Otto von Bismarck is reported to have once said that laws are like sausages - it is better not to see them being made. I think this should be borne in mind when reading the Herald's latest hatchet-job on the Electoral Finance Bill. According to the Herald, officials were given only two days to draft amendments restricting anonymous donations, and the Ministry of Justice only three days to analyse them. But this is the normal process. Select committees meet weekly, and it is not at all unusual for them to agree on the broad direction of amendments at one meeting, and want to have a concrete draft with advice ready for the next. This imposes a tight deadline on officials, who must scramble to draft the relevant clauses and assess their overall impact, but that is ultimately what we pay them for. As for the Herald's other complaint, that officials "were specifically told not to consider any other options to cover anonymous donations", of course they weren't. In case the Herald has forgotten, it is Parliament which makes the law, not officials. At this stage of the legislative process, the latter's job is simply to do what the select committee tells them; they may brief on options if the select committee says "we have a problem, what can we do to fix it?", but where the committee already has a direction in mind, it is the role of officials to implement it.

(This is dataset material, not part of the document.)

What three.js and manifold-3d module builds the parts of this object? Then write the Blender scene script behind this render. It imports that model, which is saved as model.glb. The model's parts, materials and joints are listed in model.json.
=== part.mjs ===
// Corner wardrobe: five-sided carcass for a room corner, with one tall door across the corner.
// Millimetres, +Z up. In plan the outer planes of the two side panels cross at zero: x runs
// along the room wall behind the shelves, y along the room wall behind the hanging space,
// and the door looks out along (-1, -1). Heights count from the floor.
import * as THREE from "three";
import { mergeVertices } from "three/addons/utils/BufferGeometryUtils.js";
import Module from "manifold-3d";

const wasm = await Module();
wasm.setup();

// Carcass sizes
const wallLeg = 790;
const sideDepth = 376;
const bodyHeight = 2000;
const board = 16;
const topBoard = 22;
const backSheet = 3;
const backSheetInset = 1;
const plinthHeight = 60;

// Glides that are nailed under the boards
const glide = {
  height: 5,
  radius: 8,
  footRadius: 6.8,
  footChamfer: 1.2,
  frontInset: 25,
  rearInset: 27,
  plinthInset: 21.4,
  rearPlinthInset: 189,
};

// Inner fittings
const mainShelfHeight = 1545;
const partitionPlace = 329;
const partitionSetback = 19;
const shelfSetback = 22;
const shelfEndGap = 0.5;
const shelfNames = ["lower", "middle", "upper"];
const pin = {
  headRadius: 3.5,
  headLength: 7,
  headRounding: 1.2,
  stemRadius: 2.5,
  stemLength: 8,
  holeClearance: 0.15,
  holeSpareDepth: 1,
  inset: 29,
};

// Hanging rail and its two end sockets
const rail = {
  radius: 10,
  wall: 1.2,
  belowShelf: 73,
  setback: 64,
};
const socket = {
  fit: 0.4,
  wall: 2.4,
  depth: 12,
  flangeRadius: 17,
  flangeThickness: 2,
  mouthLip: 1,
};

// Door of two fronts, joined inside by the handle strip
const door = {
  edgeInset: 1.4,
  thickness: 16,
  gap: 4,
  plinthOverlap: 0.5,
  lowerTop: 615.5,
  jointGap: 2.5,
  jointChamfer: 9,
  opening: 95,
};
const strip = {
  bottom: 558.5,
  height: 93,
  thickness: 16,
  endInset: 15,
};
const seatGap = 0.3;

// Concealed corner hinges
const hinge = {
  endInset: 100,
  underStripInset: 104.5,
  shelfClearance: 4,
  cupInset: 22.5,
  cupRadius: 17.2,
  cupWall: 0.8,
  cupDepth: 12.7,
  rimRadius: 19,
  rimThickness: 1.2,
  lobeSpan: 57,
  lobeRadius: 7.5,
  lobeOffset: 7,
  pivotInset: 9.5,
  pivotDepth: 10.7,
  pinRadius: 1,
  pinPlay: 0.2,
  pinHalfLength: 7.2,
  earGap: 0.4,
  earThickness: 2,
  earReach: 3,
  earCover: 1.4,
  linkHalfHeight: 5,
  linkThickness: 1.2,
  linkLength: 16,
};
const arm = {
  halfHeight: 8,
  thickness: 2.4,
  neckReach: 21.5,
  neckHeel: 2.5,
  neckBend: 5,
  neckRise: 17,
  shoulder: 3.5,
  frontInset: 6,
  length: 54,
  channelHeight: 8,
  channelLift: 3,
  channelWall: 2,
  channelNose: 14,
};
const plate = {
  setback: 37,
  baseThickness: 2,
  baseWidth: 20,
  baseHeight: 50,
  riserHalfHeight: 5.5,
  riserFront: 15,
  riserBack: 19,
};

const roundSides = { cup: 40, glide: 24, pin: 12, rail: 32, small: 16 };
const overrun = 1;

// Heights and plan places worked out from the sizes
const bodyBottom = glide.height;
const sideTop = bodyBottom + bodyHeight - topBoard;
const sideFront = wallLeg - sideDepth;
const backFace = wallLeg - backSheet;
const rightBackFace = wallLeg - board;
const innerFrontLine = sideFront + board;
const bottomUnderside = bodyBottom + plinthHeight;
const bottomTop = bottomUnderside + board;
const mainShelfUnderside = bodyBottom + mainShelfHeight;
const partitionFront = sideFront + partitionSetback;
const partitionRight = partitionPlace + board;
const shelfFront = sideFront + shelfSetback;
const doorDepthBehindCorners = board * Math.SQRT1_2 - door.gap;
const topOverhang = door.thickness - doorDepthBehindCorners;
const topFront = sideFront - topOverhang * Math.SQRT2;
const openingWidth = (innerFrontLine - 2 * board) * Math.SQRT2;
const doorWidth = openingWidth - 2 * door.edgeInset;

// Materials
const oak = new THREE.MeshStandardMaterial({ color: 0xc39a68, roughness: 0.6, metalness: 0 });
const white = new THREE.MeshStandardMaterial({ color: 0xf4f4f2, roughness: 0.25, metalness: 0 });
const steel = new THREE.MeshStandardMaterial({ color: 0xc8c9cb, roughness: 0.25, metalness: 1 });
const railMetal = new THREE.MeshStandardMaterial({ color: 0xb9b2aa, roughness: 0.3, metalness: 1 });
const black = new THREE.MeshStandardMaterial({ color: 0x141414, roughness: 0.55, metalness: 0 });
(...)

The Herald knows all this (or at least, they do if their political reporter knows her job, which I see no reason to doubt). But they've decided to ignore it in order to whip up outrage over a bill which will adversely impact their bottom line. And I don't think this sort of misleading reporting does the public any good at all.
(More interesting is the Electoral Commission's advice on the spending limit for third parties. I'm not sure what the appropriate level is here, though $60,000 was obviously far too low. But while the ability for interested groups to make their voice heard is obviously an important factor, so too is the fact that our elections are supposed to primarily be contests between the political parties. They are the people we are deciding between and who will ultimately be held accountable for their policies, and so we need to ensure that their message is heard rather than being drowned by people who have nothing at stake and will never face the judgement of the electorate for the policies they are advocating. While $250,000 is only 10% rather than 5% of the total party spending limit, it's getting to be an appreciable fraction of the total campaign expenses of some of our smaller parties. According to their election returns, the Maori party spent $372,000 in 2005, United Future $409,000, and NZ First $771,000, and I think its those parties we need to be thinking about here rather than the major ones. That said, I'm still not sure if Parliament has got the balance right on this question, and I'm looking forward to it being debated in the Committee Stage. There's an opportunity there for a party to make a case for a higher limit and present constructive amendments, but it remains to be seen whether the opposition will take it).